## What is expected
Only the lines from the start of the data through the one containing "wasm.setup();" belong in your answer; return them exactly.

>> BEGIN Source excerpt

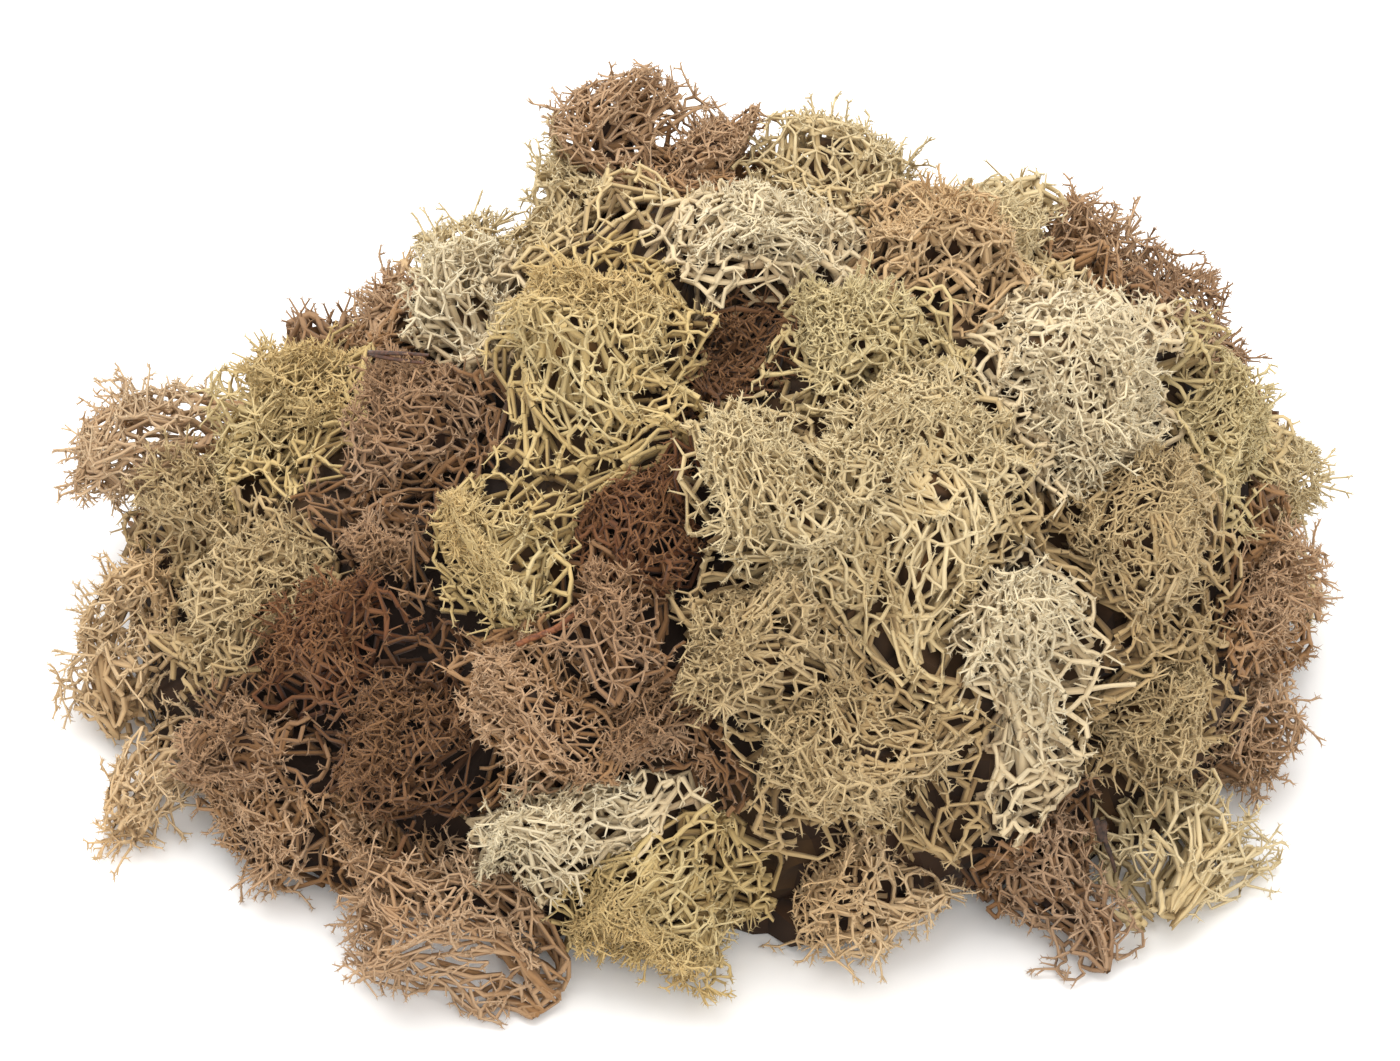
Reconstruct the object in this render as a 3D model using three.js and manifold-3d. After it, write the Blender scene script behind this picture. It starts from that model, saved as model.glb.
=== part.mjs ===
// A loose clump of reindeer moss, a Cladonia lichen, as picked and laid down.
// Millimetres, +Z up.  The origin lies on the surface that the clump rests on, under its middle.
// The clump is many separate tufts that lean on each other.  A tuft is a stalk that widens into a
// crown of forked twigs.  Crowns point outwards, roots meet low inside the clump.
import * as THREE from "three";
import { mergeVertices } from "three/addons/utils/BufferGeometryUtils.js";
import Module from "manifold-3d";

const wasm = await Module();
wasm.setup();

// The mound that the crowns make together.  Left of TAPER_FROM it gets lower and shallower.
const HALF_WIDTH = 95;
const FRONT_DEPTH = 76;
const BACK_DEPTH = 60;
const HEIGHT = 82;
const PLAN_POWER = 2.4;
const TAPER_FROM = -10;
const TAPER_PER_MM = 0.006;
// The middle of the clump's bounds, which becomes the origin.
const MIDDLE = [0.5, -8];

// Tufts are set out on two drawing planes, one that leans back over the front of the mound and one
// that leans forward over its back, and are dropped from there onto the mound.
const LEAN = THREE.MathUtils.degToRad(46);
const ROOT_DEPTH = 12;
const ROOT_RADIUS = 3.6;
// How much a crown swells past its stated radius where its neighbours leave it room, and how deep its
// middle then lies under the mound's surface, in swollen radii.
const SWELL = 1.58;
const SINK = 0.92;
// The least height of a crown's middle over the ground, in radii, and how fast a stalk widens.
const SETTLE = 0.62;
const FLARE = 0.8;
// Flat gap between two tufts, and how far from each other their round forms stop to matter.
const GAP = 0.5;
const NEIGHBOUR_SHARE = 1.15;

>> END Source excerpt

## Solution for this exercise
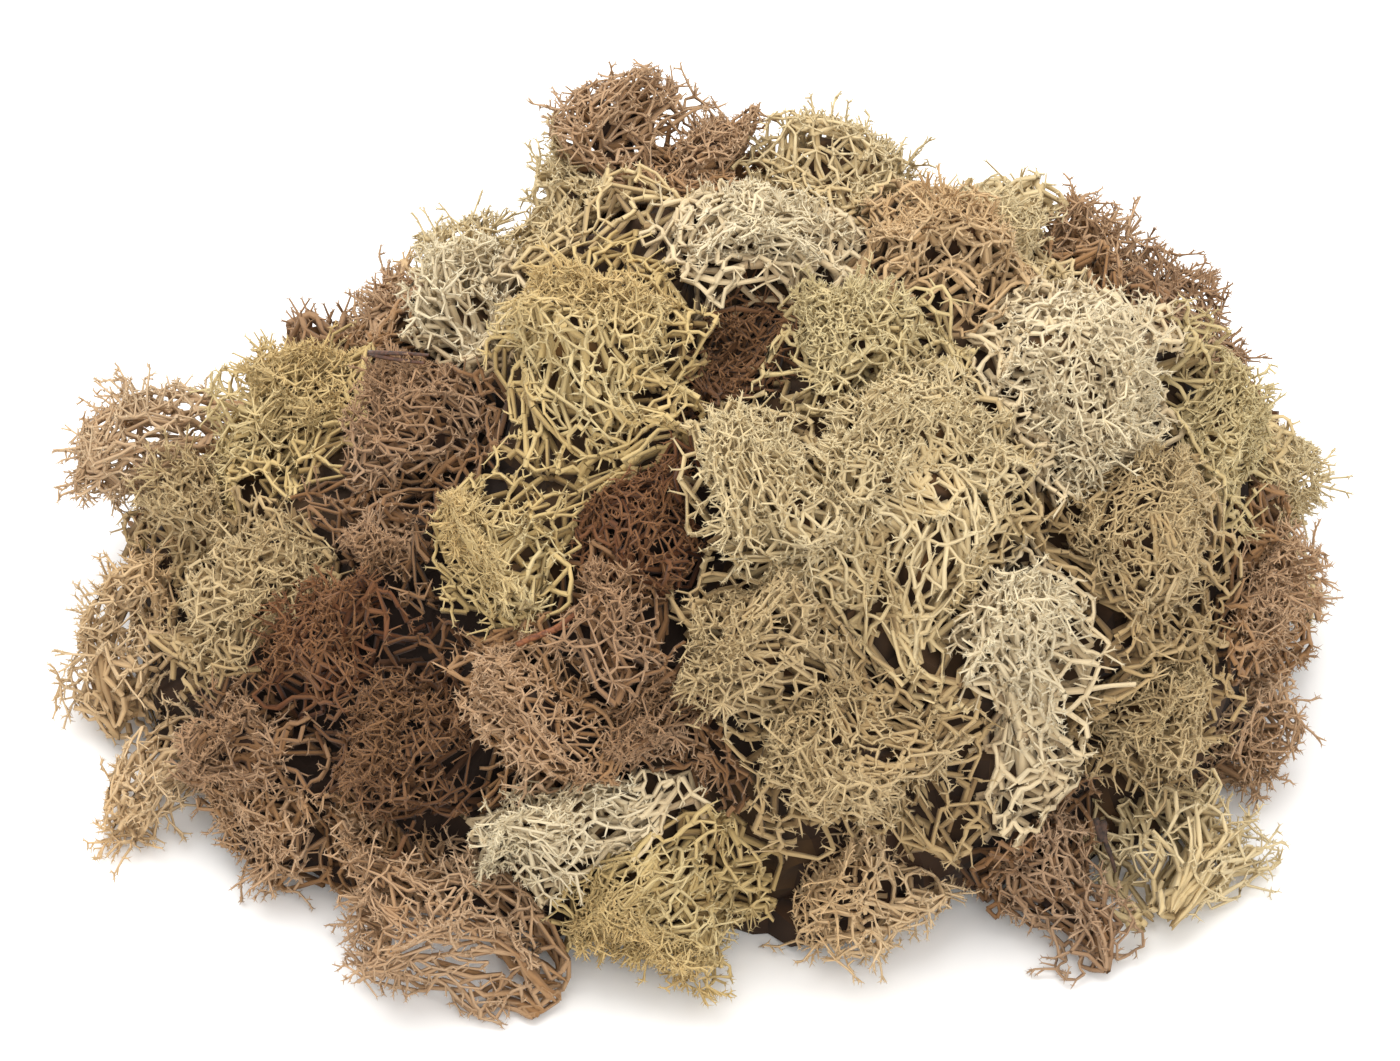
Reconstruct the object in this render as a 3D model using three.js and manifold-3d. After it, write the Blender scene script behind this picture. It starts from that model, saved as model.glb.
=== part.mjs ===
// A loose clump of reindeer moss, a Cladonia lichen, as picked and laid down.
// Millimetres, +Z up.  The origin lies on the surface that the clump rests on, under its middle.
// The clump is many separate tufts that lean on each other.  A tuft is a stalk that widens into a
// crown of forked twigs.  Crowns point outwards, roots meet low inside the clump.
import * as THREE from "three";
import { mergeVertices } from "three/addons/utils/BufferGeometryUtils.js";
import Module from "manifold-3d";

const wasm = await Module();
wasm.setup();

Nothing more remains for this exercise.